— start —
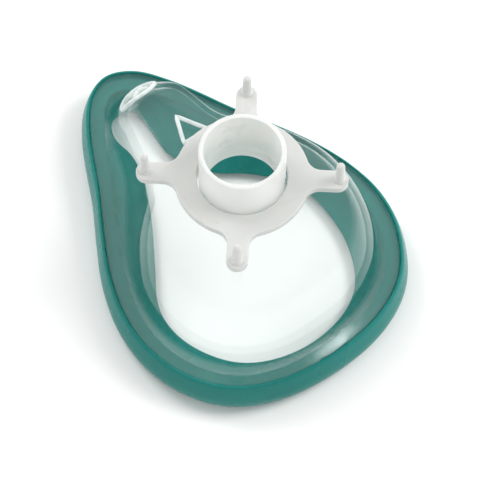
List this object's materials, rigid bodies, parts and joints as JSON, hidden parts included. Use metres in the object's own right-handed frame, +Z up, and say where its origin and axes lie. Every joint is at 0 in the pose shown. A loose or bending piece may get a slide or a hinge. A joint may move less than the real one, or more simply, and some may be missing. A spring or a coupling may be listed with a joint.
{
  "type": "resuscitation face mask",
  "caption": "Pear-shaped clear face mask with a translucent green soft seal, a 22 mm breathing socket on top and a turning hook ring with pegged arms.",
  "frame": {"origin": "middle of the footprint, on the surface that the seal rests on", "axes": "+Z up along the connector's axis, +Y to the nose end, +X to the right of the nose"},
  "size_m": [0.0948, 0.1268, 0.0664],
  "materials": {
    "clear_shell": "clear gloss",
    "milky_tube": "natural satin gloss",
    "soft_seal": "translucent satin",
    "milky_ring": "natural satin gloss"
  },
  "bodies": {
    "mask": {"face_shell": "clear_shell", "connector_22f": "milky_tube", "face_seal": "soft_seal"},
    "ring": {"hook_ring": "milky_ring"}
  },
  "joints": [
    {"name": "hook_ring_turn", "type": "hinge", "parent": "mask", "child": "ring", "pos_m": [0, -0.013, 0.0515], "axis": [0, 0, 1], "continuous": true}
  ]
}
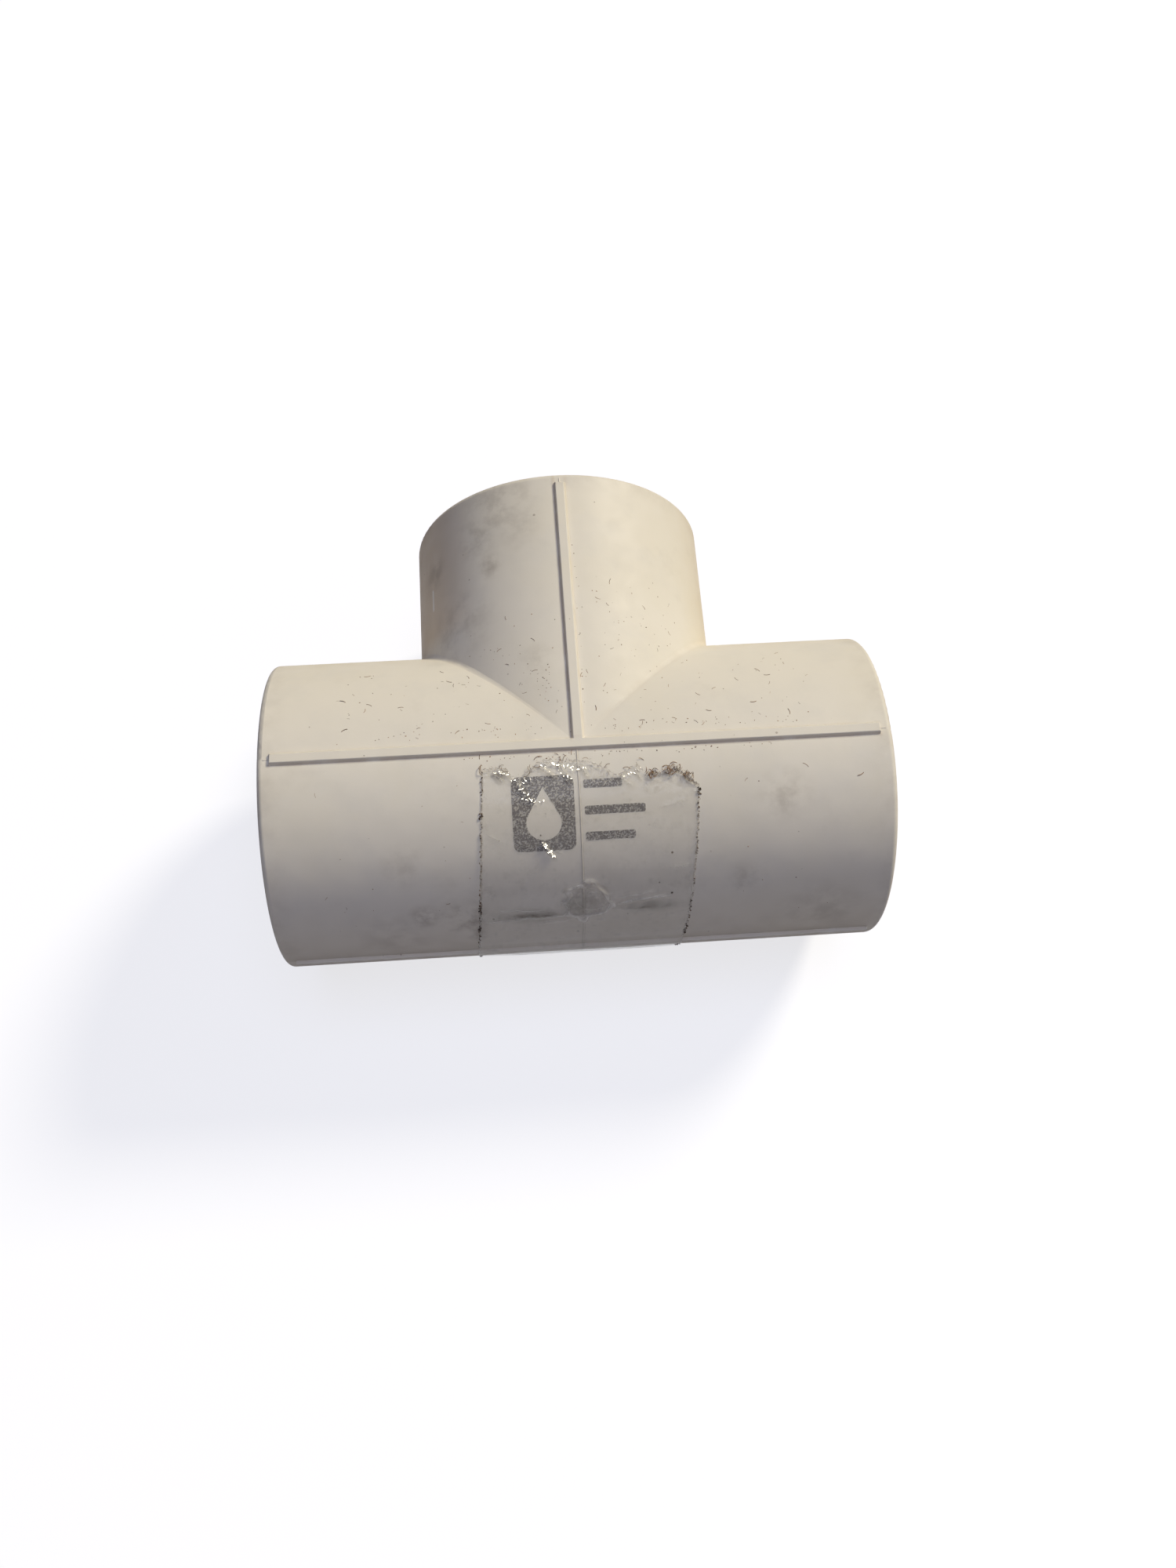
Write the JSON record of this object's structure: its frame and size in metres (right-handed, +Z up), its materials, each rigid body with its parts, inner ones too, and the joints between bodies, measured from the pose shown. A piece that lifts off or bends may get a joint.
— end —
## STATED PROBLEM
Set out the complete listing exactly as shown.

## FINAL RESULT
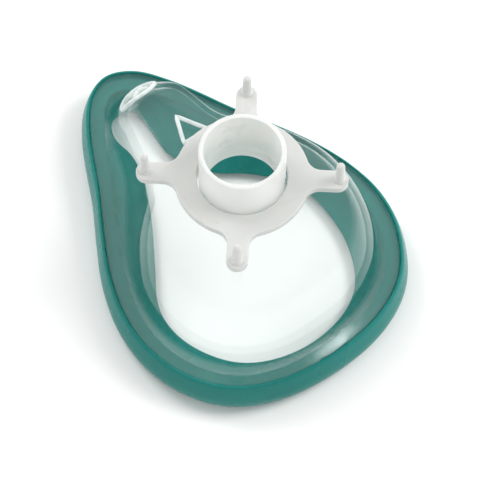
List this object's materials, rigid bodies, parts and joints as JSON, hidden parts included. Use metres in the object's own right-handed frame, +Z up, and say where its origin and axes lie. Every joint is at 0 in the pose shown. A loose or bending piece may get a slide or a hinge. A joint may move less than the real one, or more simply, and some may be missing. A spring or a coupling may be listed with a joint.
{
  "type": "resuscitation face mask",
  "caption": "Pear-shaped clear face mask with a translucent green soft seal, a 22 mm breathing socket on top and a turning hook ring with pegged arms.",
  "frame": {"origin": "middle of the footprint, on the surface that the seal rests on", "axes": "+Z up along the connector's axis, +Y to the nose end, +X to the right of the nose"},
  "size_m": [0.0948, 0.1268, 0.0664],
  "materials": {
    "clear_shell": "clear gloss",
    "milky_tube": "natural satin gloss",
    "soft_seal": "translucent satin",
    "milky_ring": "natural satin gloss"
  },
  "bodies": {
    "mask": {"face_shell": "clear_shell", "connector_22f": "milky_tube", "face_seal": "soft_seal"},
    "ring": {"hook_ring": "milky_ring"}
  },
  "joints": [
    {"name": "hook_ring_turn", "type": "hinge", "parent": "mask", "child": "ring", "pos_m": [0, -0.013, 0.0515], "axis": [0, 0, 1], "continuous": true}
  ]
}
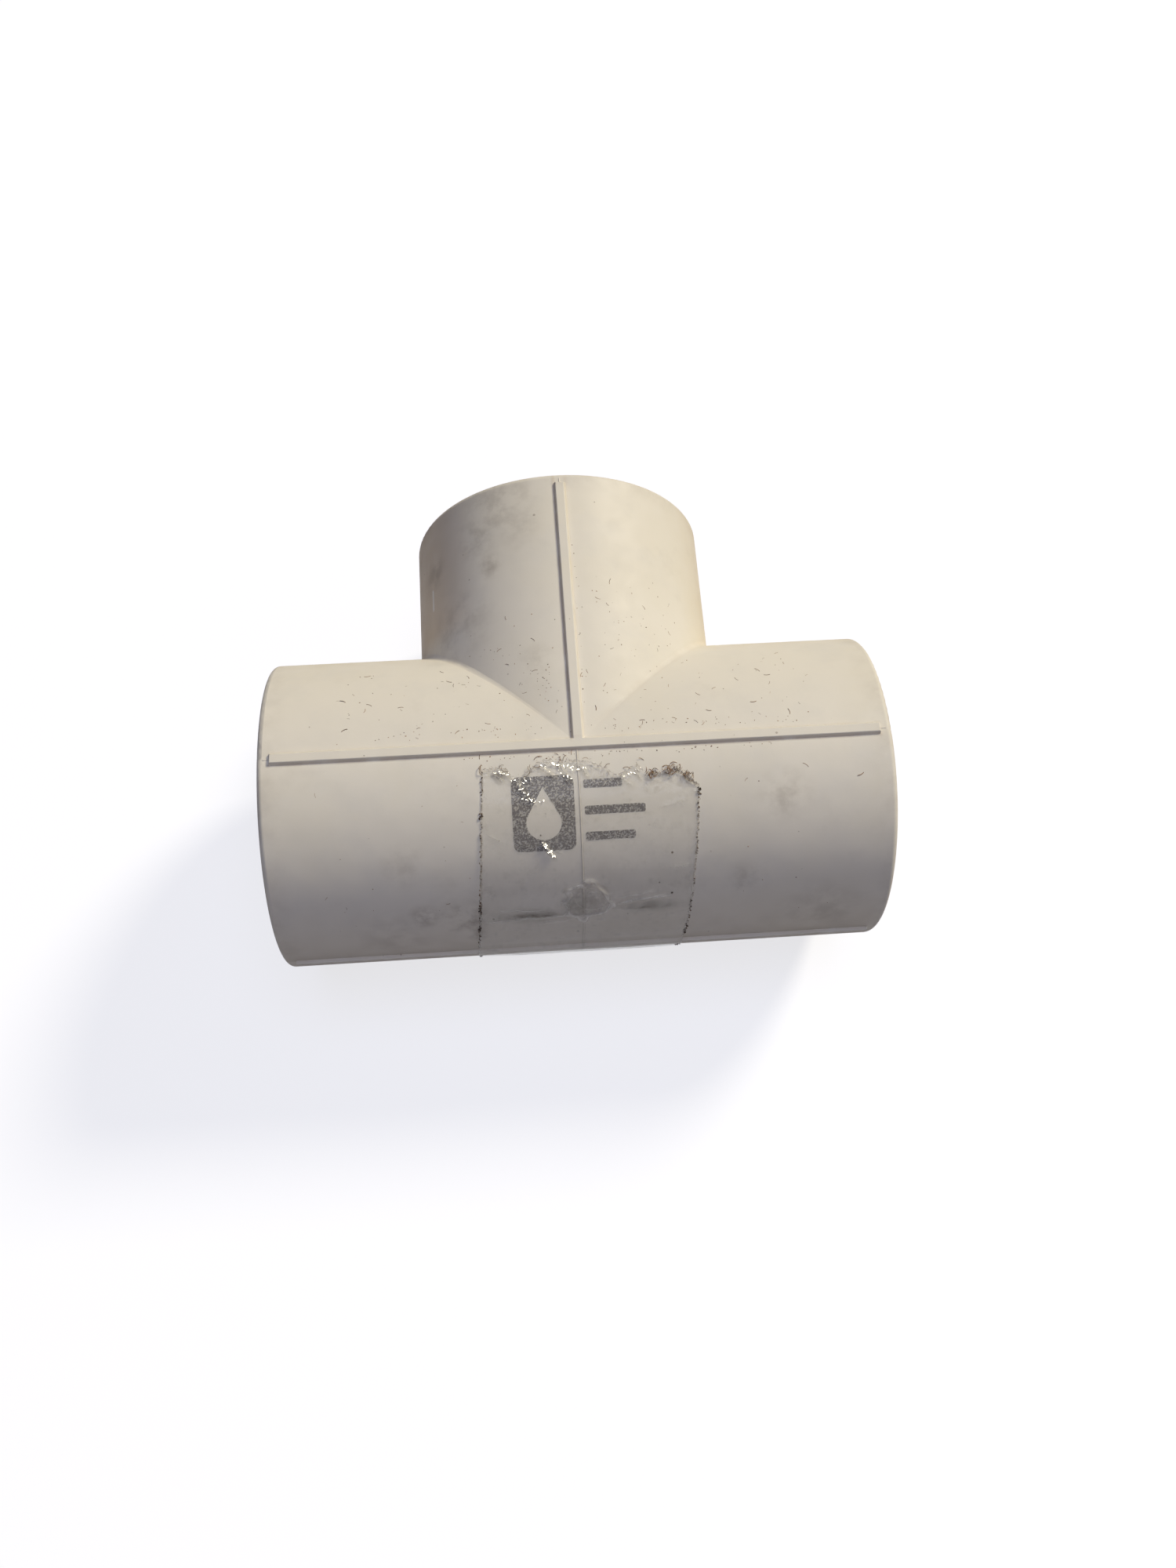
Write the JSON record of this object's structure: its frame and size in metres (right-handed, +Z up), its materials, each rigid body with its parts, inner ones too, and the joints between bodies, measured from the pose shown. A piece that lifts off or bends may get a joint.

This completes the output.